The expansion of sugarcane cultivation in Cambodia, mediated by large-scale projects coming online, is driving strong demand for mechanical cane harvesters, according to a representative of RMA (Cambodia) Co Ltd, the exclusive local distributor of John Deere agricultural vehicles.
“The expected sale size is between 10 and 15 units per year, but I think we will sell about 15 units this year,” said Mike Quin, manager of RMA’s infrastructure division, speaking to the local press. “Farmers prefer to use machines rather than raw labour since the higher temperatures make it hard [for people] to work. So we see that John Deere has good potential for the industry and all the big sugar companies are now running our machines because they can work at least 15 hour per days, which helps to reduce costs a lot.”

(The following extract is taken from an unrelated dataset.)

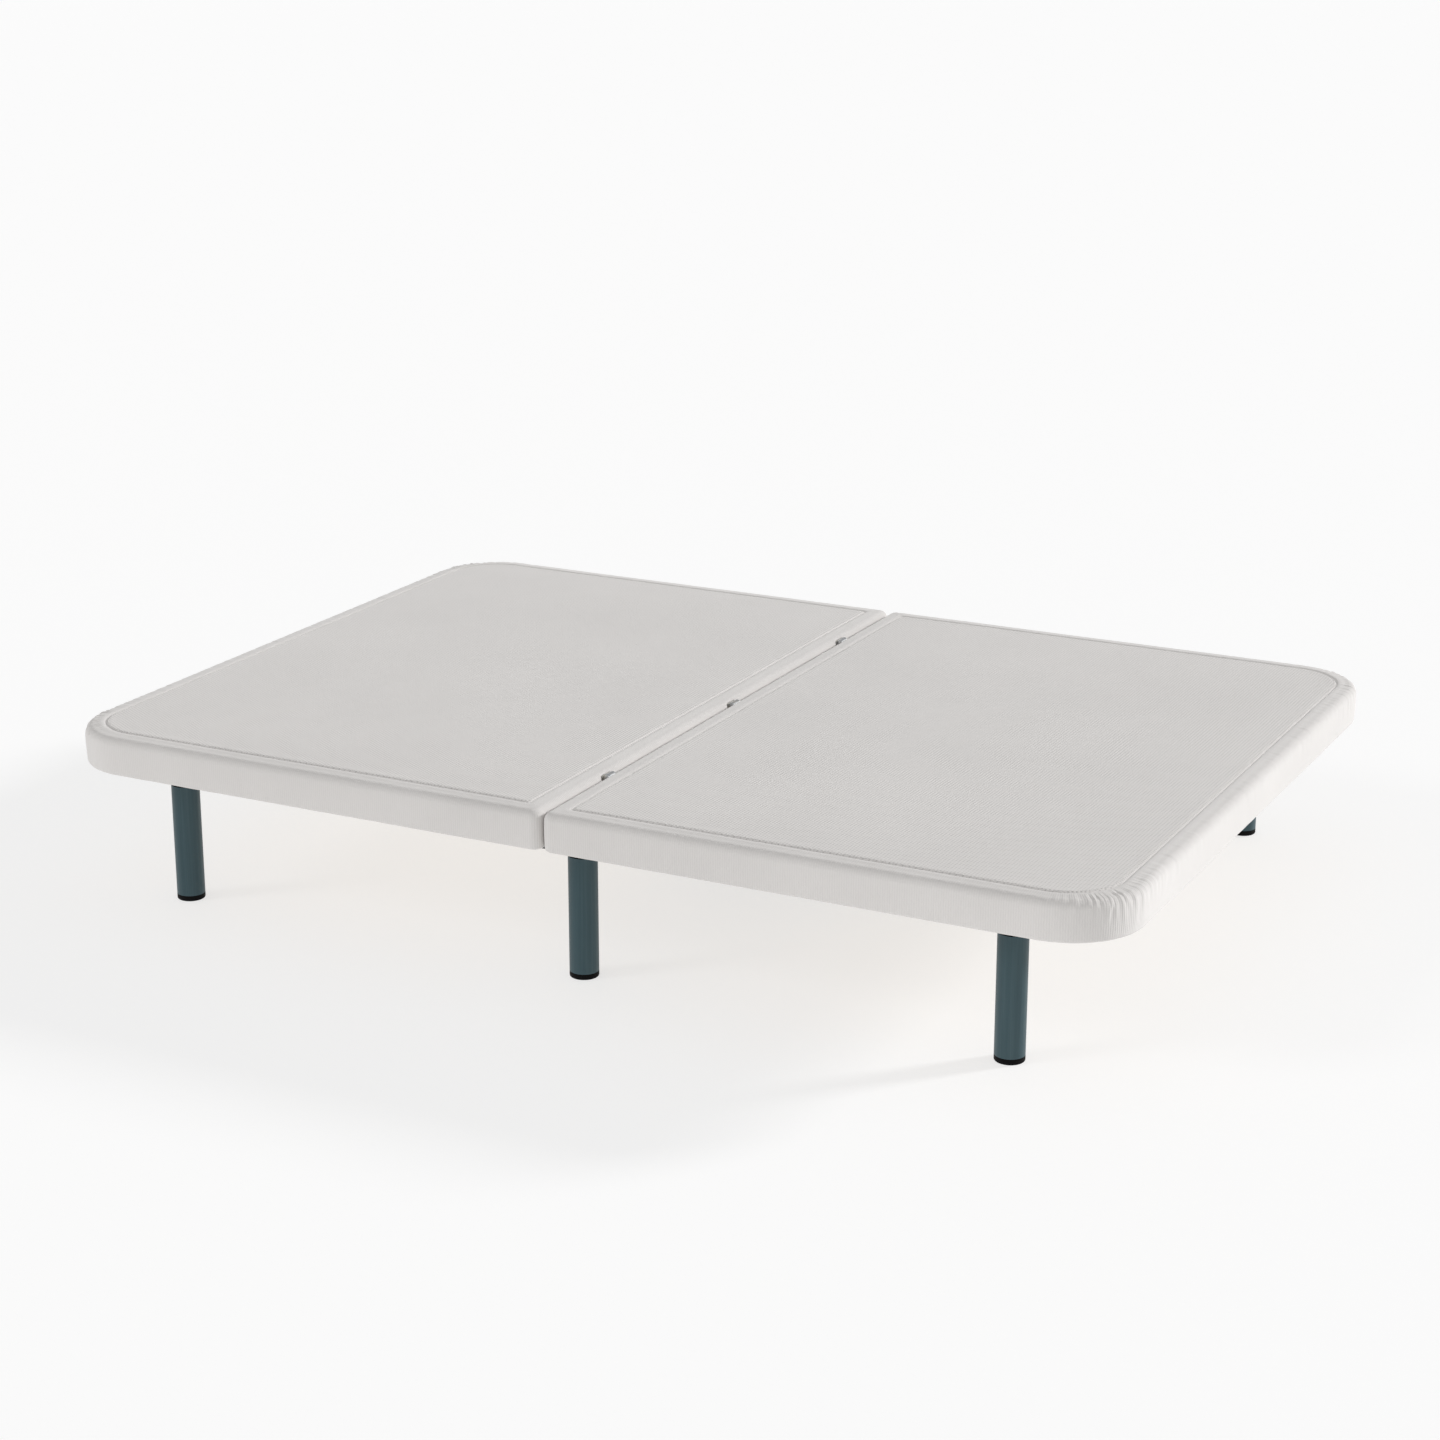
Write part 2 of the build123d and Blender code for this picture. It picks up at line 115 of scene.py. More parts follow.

He added that the American brand’s line of mechanical cane harvesters – which cost from $350,000 to $400,000 depending on options – boast higher productivity, better fuel efficiency and lower operating costs than other brands on the market.
According to Chan Moniroth, key account manager at RMA, the company has sold a total of 40 John Deere cane harvesters since 2013.
Opportunities for new sales have emerged in northern Cambodia, where a new sugar mill commenced operations earlier this month with capacity of 20,000 tonnes of sugarcane a day.
Rui Feng (Cambodia) International Co Ltd, one of five closely linked Chinese companies cultivating sugarcane on 40,000 hectares in Preah Vihear province, operates on a scale far too large for manual harvesting.
Ing Ting Kong, a representative of the project’s Lan Feng sugar factory, said the company already has 12 John Deere cane harvesters on order.
“Each machine can cover 1,000 hectares and needs only one person to operate, so we can save time and increase productivity,” he explained. “The company will order more units soon either this year or next.”